Alexander adopted a barely less sardonic tone on the subject of women when he wrote a year later, in June 1780, to inform his friend that he was now engaged to Elizabeth Schuyler, the second daughter of Major General Philip Schuyler, a trading magnate with extensive holdings along the Mohawk River and around Albany.

In earlier letters to John, he had depicted their own relationship in language that evoked the dangers of freedom prior to marriage as innocent women opened their hearts to perhaps unscrupulous suitors, but he now depicted marriage itself as the renunciation of freedom.
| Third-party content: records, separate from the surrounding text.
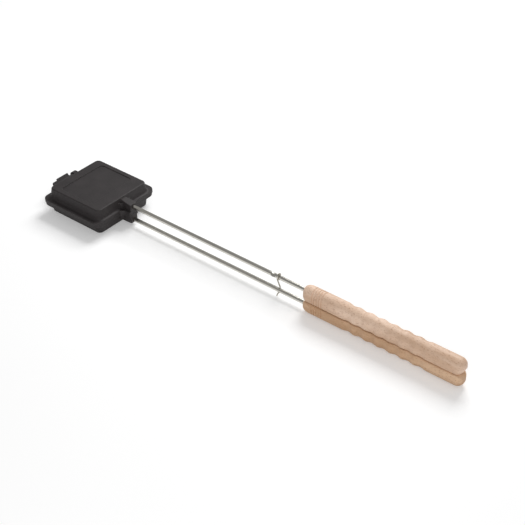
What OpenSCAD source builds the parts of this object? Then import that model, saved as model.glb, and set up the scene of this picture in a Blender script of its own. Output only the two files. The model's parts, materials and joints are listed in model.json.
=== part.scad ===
// Sandwich iron: two cast pans hinged face to face, each on a long rod with a wooden handle.
// X runs from the hinge to the handle ends, Y across, Z up. The origin is on the surface that
// the iron stands on, under the middle of its whole length.

/* [Pans] */
// Width of a pan's rim, side to side
rim_w = 127; // [120:1:155]
// Length of a pan's rim, hinge side to handle side
rim_l = 117; // [112:1:145]
// Thickness of each rim
rim_t = 4.6; // [3:0.1:6]
// Corner radius of the rims
rim_corner_r = 12; // [8:1:16]
// How far the lower rim stays inside the upper one
rim_step = 1.2; // [0:0.1:2]
// Gap between the two rims when the iron is closed
rim_gap = 0.4; // [0.2:0.1:1]
// Width of the flat back of a pan
back_w = 103; // [90:1:106]
// Length of the flat back of a pan
back_l = 103; // [90:1:104]
// Height of each back above or below the middle plane
pan_h = 20.3; // [18:0.1:26]
// Corner radius of the back
back_corner_r = 7; // [5:0.5:10]
// How far the pan's wall leans out from the back down to the rim
wall_lean = 2.6; // [1:0.1:4]
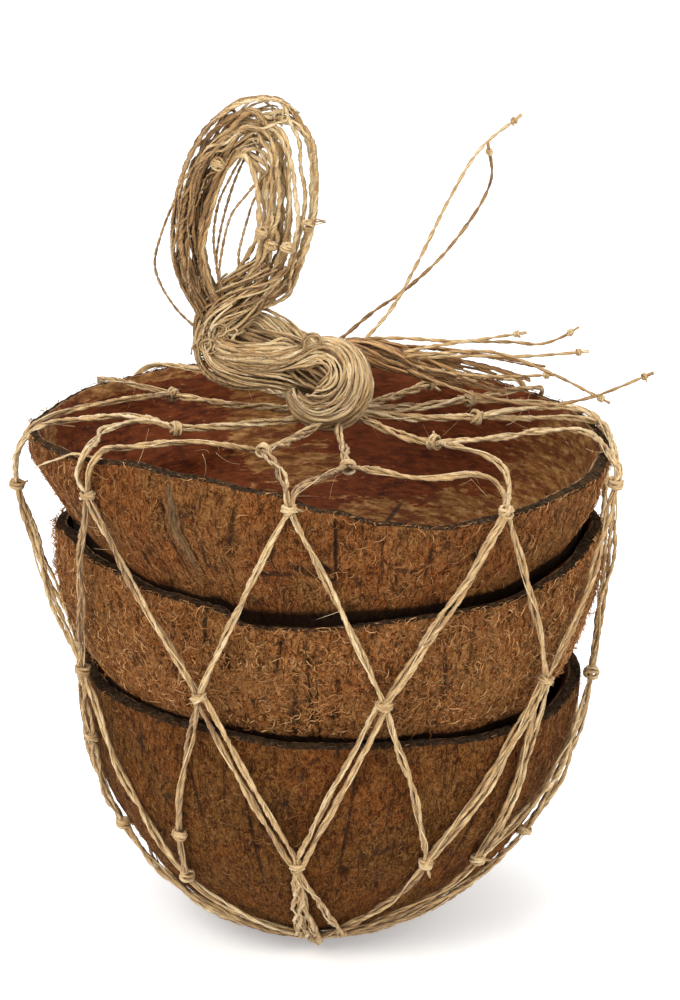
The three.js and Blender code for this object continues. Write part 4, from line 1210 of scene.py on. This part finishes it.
def insideMaterial():
    material, shader = startMaterial("shell_inside", 0.5, 0.06)
    grain = valueOf("grain", "Vector")
    streaks = noiseFrom(scaledBy(grain, (0.22, 0.22, 1)), 0.95, 7, 0.7)
    soft = noiseFrom(scaledBy(grain, (0.4, 0.4, 1)), 0.16)
    edges = noiseFrom(scaledBy(grain, (0.2, 0.2, 1)), 0.42, 8, 0.7)
    flecks = noiseFrom(scaledBy(grain, (0.3, 0.3, 1), (9, 40, 3)), 1.3, 3)
    stripes = noiseFrom(scaledBy(grain, (0.13, 0.13, 0.8), (4, 6, 2)), 0.75, 5, 0.65)
    colour = ramped(streaks, [(0.36, (0.034, 0.009, 0.004)), (0.5, (0.094, 0.021, 0.006)),
                              (0.66, (0.175, 0.046, 0.012))])
    colour = mixed(ranged(soft, 0.42, 0.66, 0, 0.6), colour, (0.15, 0.036, 0.01))
    colour = mixed(ranged(flecks, 0.66, 0.74, 0, 0.55), colour, (0.36, 0.16, 0.07))
    tan = ramped(streaks, [(0.34, (0.085, 0.028, 0.008)), (0.5, (0.2, 0.085, 0.024)),
                           (0.64, (0.37, 0.2, 0.075))])
    tan = mixed(ranged(stripes, 0.52, 0.57, 0, 0.85), tan, (0.1, 0.026, 0.009))
    away = combined('MINIMUM', [awayFrom(grain, grainPoint(topShell, azimuth, z), (wide, wide, tall))
                                for azimuth, z, wide, tall in tanPatches])
    colour = mixed(ranged(weighted((edges, 3), (away, -1)), 0.58, 0.7), colour, tan)
    away = markAway(grain, topShell, darkMark)
    colour = mixed(ranged(away, 0.6, 1.0, 0.85, 0), colour, (0.03, 0.019, 0.013))
    return finished(material, shader, colour, streaks, 0.4, 0.0005)


def coirMaterial(name):
    material, shader = startMaterial("loose_coir_" + name[6:], 0.75, 0.3)
    stops = list(zip((0.0, 0.25, 0.5, 0.78), huskLook[name]["colours"][1:]))
    return finished(material, shader, ramped(valueOf("shade"), stops))


def twineMaterial(name, dark, middle, pale):
    material, shader = startMaterial(name, 0.6, 0.35)
    shader.inputs["Sheen Weight"].default_value = 0.15
    uv = addNode("UVMap", {}, uv_map="along")
    fibres = noiseFrom(scaledBy(uv, (1, 0.05, 1)), 3.2, 3)
    patches = noiseFrom(scaledBy(uv, (0.3, 0.12, 1)), 1.1, 3, 0.5)
    value = weighted((fibres, 1), (patches, 0.25), (valueOf("shade"), 0.3))
    colour = ramped(value, [(0.56, dark), (0.71, middle), (0.85, pale), (0.97, (0.78, 0.61, 0.36))])
    return finished(material, shader, colour, fibres, 0.9, 0.0005)


rimFinish = rimMaterial()
insideFinish = insideMaterial()
for shell, piece, hairs in zip(stack, shells, coirPieces):
    for finish in (huskMaterial(shell), rimFinish, insideFinish):
        piece.data.materials.append(finish)
    hairs.data.materials.append(coirMaterial(shell["name"]))
strawTwine = twineMaterial("straw_twine", (0.15, 0.072, 0.024), (0.42, 0.24, 0.088), (0.62, 0.415, 0.185))
hankTwine = twineMaterial("hank_twine", (0.13, 0.055, 0.014), (0.385, 0.2, 0.062), (0.62, 0.42, 0.185))
brownTwine = twineMaterial("brown_twine", (0.14, 0.053, 0.012), (0.42, 0.2, 0.052), (0.62, 0.37, 0.14))
for piece in (upperPiece, lowerPiece, knotPiece):
    piece.data.materials.append(strawTwine)
for piece in (hankPiece, *tailPieces):
    piece.data.materials.append(hankTwine)
trunkPiece.data.materials.append(brownTwine)
print("materials made")


bpy.context.scene.view_settings.view_transform = 'Standard'

# Studio: pale floor, one broad soft key from the upper left, a weaker fill from the right
studio = {
    "floor": (0.9, 0.9, 0.89), "world": (1, 1, 1), "worldStrength": 0.78, "glow": 0.3,
    "lights": [("key", (-0.55, -0.9, 0.95), 0.7, 12), ("fill", (0.85, -0.6, 0.55), 0.8, 5),
               ("top", (0.05, 0.15, 1.1), 0.6, 5)],
}
bpy.ops.mesh.primitive_plane_add(size=8, location=(0, 0, 0))
floor = bpy.context.object
floor.name = "floor"
floorFinish, floorShader = startMaterial("pale_floor", 0.9, 0.1)
floorShader.inputs["Base Color"].default_value = (*studio["floor"], 1)
floorShader.inputs["Emission Color"].default_value = (1, 1, 1, 1)
floorShader.inputs["Emission Strength"].default_value = studio["glow"]
floor.data.materials.append(floorFinish)
world = bpy.data.worlds.new("studio")
world.use_nodes = True
world.node_tree.nodes["Background"].inputs["Color"].default_value = (*studio["world"], 1)
world.node_tree.nodes["Background"].inputs["Strength"].default_value = studio["worldStrength"]
bpy.context.scene.world = world
for name, place, size, power in studio["lights"]:
    aim = Vector((0, 0, 0.09)) - Vector(place)
    bpy.ops.object.light_add(type='AREA', location=place, rotation=aim.to_track_quat('-Z', 'Y').to_euler())
    light = bpy.context.object
    light.name = name
    light.data.size = size
    light.data.energy = power
print("studio lit")
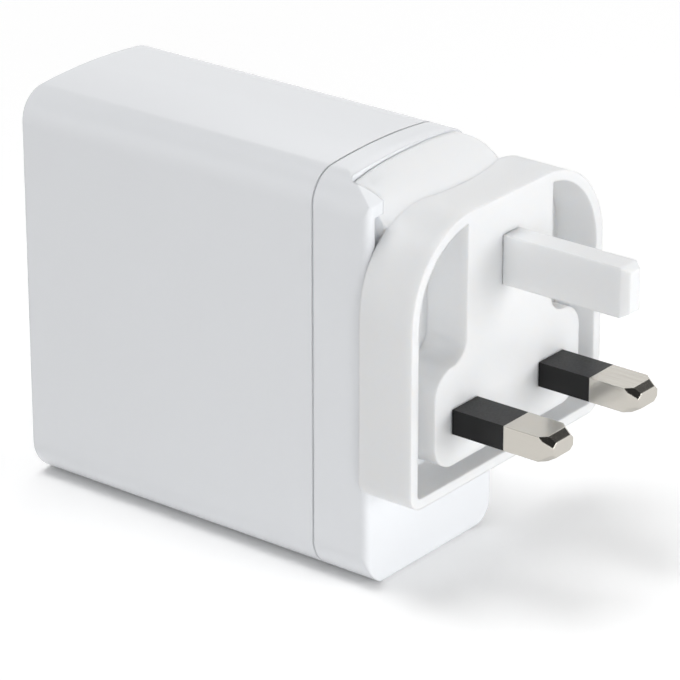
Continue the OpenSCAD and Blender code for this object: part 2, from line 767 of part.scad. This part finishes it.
// A bar along X whose end is bevelled on all four faces
module tapered_tip(x0, x1, w, t, len, depth, side_len, side_depth) intersection() {
    along_y(w) polygon([[x0, -t / 2], [x1 - len, -t / 2], [x1, depth - t / 2],
                        [x1, t / 2 - depth], [x1 - len, t / 2], [x0, t / 2]]);
    along_z(-t / 2, t / 2) polygon([[x0, -w / 2], [x1 - side_len, -w / 2], [x1, side_depth - w / 2],
                                    [x1, w / 2 - side_depth], [x1 - side_len, w / 2], [x0, w / 2]]);
}

module sleeve_form(side) translate([0, pin_y[side], 0])
    block([-sleeve_seat, -pin_w / 2, -pin_t / 2], [sleeve_seat + sleeve_len, pin_w, pin_t]);

module earth_form() translate([0, 0, earth_z])
    tapered_tip(-root_d, earth_len, earth_w, earth_t, earth_tip_len, earth_tip_cut,
                earth_tip_len, earth_side_cut);

// The strip behind a pin: across to its blade, back into the block and down
module strip_form(side) {
    y0 = blade_y[side] - plug_offset;
    back = blade_x - face_x;
    lift = -pin_t / 2;
    y_low = min(pin_y[side] - pin_w / 2, y0 - blade_w / 2);
    y_high = max(pin_y[side] + pin_w / 2, y0 + blade_w / 2);
    block([-root_d - blade_t, y_low, lift], [blade_t, y_high - y_low, pin_t]);
    block([back, y0 - blade_w / 2, lift], [-root_d - back, blade_w, blade_t]);
    block([back, y0 - blade_w / 2, -block_below - blade_len],
          [blade_t, blade_w, block_below + blade_len + lift + blade_t]);
}

module plug_housing() color("white") difference() {
    union() {
        at_plug() rim_body();
        at_case() dock_block();
    }
    at_case() plate_form(over);
    at_plug() for (side = [0, 1]) {
        block([-root_d - cut, pin_y[side] - pin_w / 2, -pin_t / 2], [root_d + over, pin_w, pin_t]);
        strip_form(side);
    }
    at_plug() block([-root_d, -earth_w / 2, earth_z - earth_t / 2], [root_d + over, earth_w, earth_t]);
}

module plug_back_plate() color("whitesmoke") difference() {
    at_case() plate_form();
    at_case() detent_nose(slide_gap, dock_back_x);
}

module earth_pin() color("white") at_plug() earth_form();
module live_pin() color("silver") at_plug() pin_form(0);
module neutral_pin() color("silver") at_plug() pin_form(1);

module sleeve(side) difference() {
    sleeve_form(side);
    pin_form(side);
}

module live_sleeve() color("black") at_plug() sleeve(0);
module neutral_sleeve() color("black") at_plug() sleeve(1);
module live_blade() color("goldenrod") at_plug() strip_form(0);
module neutral_blade() color("goldenrod") at_plug() strip_form(1);

main_shell();
front_cover();
contact_block();
live_contact();
neutral_contact();
detent_spring();
main_board();
insulation_sheet();
fuse();
x_capacitor();
choke_core();
choke_windings();
bridge_rectifier();
bulk_capacitors();
power_switches();
transformer_core();
transformer_winding();
y_capacitor();
output_capacitors();
output_board();
usb_c_shell();
usb_c_tongue();
heat_spreader();
plug_housing();
plug_back_plate();
earth_pin();
live_pin();
neutral_pin();
live_sleeve();
neutral_sleeve();
live_blade();
neutral_blade();
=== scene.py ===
"""Finishes, stage, lamps and camera for a laptop power adapter with a slide-on plug head.

Lengths are in metres unless a name or a comment says millimetres.
"""

import math

import bpy
from bpy.props import FloatProperty, FloatVectorProperty, PointerProperty, StringProperty
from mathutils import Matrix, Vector

bl_info = {
    "name": "Power adapter",
    "version": (1, 0, 0),
    "blender": (4, 5, 0),
    "location": "3D View > Sidebar > Adapter",
    "description": "Dresses a laptop power adapter with moulded plastic, plated pins and a studio",
    "category": "Object",
}

MM = 0.001
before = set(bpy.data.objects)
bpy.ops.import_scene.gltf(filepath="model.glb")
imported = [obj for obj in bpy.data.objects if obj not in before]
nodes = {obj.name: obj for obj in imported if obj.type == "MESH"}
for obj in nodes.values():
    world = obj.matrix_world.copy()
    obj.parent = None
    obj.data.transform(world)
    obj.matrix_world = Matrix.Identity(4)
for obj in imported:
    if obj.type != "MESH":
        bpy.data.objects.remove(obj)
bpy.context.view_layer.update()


# ---- Settings ----


class AdapterSizes(bpy.types.PropertyGroup):
    """Sizes of surface detail, from the real surface unless the description says coarser"""

    edge_radius: FloatProperty(
        name="Edge radius",
        description="Rounding that moulding leaves on the plastic's sharp edges",
        default=0.45 * MM, min=0.05 * MM, max=0.8 * MM, unit="LENGTH",
    )
    pin_edge_radius: FloatProperty(
        name="Pin edge radius",
        description="Rounding on the edges of the pins and their sleeves",
        default=0.18 * MM, min=0.02 * MM, max=0.3 * MM, unit="LENGTH",
    )
    ripple: FloatProperty(
        name="Moulding ripple",
        description="Spacing of the faint ripple in the glossy plastic",
        default=5 * MM, min=1 * MM, max=20 * MM, unit="LENGTH",
    )
    spark_grain: FloatProperty(
        name="Spark grain",
        description="Grain of the satin texture on the plug head, coarser than the real one",
        default=0.35 * MM, min=0.1 * MM, max=2 * MM, unit="LENGTH",
    )
    draw_lines: FloatProperty(
        name="Draw lines",
        description="Spacing of the lines along the plated pins, coarser than the real one",
        default=0.22 * MM, min=0.05 * MM, max=1 * MM, unit="LENGTH",
    )


class AdapterColours(bpy.types.PropertyGroup):
    """Colours as sRGB hex values"""

    case: StringProperty(
        name="Case", description="White of the glossy case", default="EDEFF2"
    )
    plug: StringProperty(
        name="Plug head", description="White of the plug head", default="EBECED"
    )
    sleeve: StringProperty(
        name="Sleeves", description="Black of the insulating sleeves", default="101011"
    )
    plating: StringProperty(
        name="Plating", description="Warm grey of the plated pins", default="C8C4BC"
    )
    floor: StringProperty(
        name="Floor", description="White of the studio floor", default="FAFAFA"
    )


class AdapterStudio(bpy.types.PropertyGroup):
    """Light and camera"""

    sky_light: FloatProperty(
        name="Room light", description="Strength of the even light all round",
        default=0.2, min=0, max=2,
    )
    lamp_power: FloatProperty(
        name="Lamp power", description="Scales the power of all the lamps",
        default=1.0, min=0, max=10,
    )
    floor_lift: FloatProperty(
        name="Floor lift", description="Glow that keeps the open floor white to the camera",
        default=0.24, min=0, max=1,
    )
    camera_place: FloatVectorProperty(
        name="Camera place", description="Where the camera stands",
        default=(0.33980, -0.43927, 0.27068), subtype="TRANSLATION", unit="LENGTH",
    )
    camera_tilt: FloatProperty(
        name="Camera tilt", description="Camera's turn about its own X",
        default=math.radians(66.536), subtype="ANGLE", unit="ROTATION",
    )
    camera_turn: FloatProperty(
        name="Camera turn", description="Camera's turn about the vertical",
        default=math.radians(38.073), subtype="ANGLE", unit="ROTATION",
    )
    lens: FloatProperty(
        name="Lens", description="Focal length in millimetres on a 36 mm sensor",
        default=205.65, min=10, max=400,
    )


# ---- Helpers ----


def linear(hex_colour):
    """An sRGB hex value as linear red, green, blue and 1."""
    parts = [int(hex_colour[i : i + 2], 16) / 255 for i in (0, 2, 4)]
    turned = [c / 12.92 if c <= 0.04045 else ((c + 0.055) / 1.055) ** 2.4 for c in parts]
    return (*turned, 1.0)


def add(tree, kind, sockets=None, **settings):
    """Adds a shader node. A socket goes by its name, or by its number where names repeat,
    and its value is a number, a colour or an output to link."""
    made = tree.nodes.new(kind)
    for name, value in settings.items():
        setattr(made, name, value)
    for name, value in (sockets or {}).items():
        if isinstance(value, bpy.types.NodeSocket):
            tree.links.new(value, made.inputs[name])
        else:
            made.inputs[name].default_value = value
    return made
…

“Have you not heard,” he wrote, “that I am on the point of becoming a benedict? I confess my sins. I am guilty. Next fall completes my doom. I give up my liberty to Miss Schuyler.”

Alexander’s description of his bride-to-be was not exactly the romantic tribute that one suspects she herself would have been happy to read:

“She is a good hearted girl who I am sure will never play the termagant; though not a genius, she has good sense enough to be agreeable, and though not a beauty, she has fine black eyes—is rather handsome and has every other requisite of the exterior to make a lover happy.”

Yet Alexander assured his friend that he was a “lover in earnest,” even though he did not “speak of the perfections of [his] mistress in the enthusiasm of chivalry.” And he had every intention of proving himself a loving and devoted husband: “I intend to restore the empire of Hymen and that Cupid is to be his prime minister.”26 (Excerpted from pages 126-31).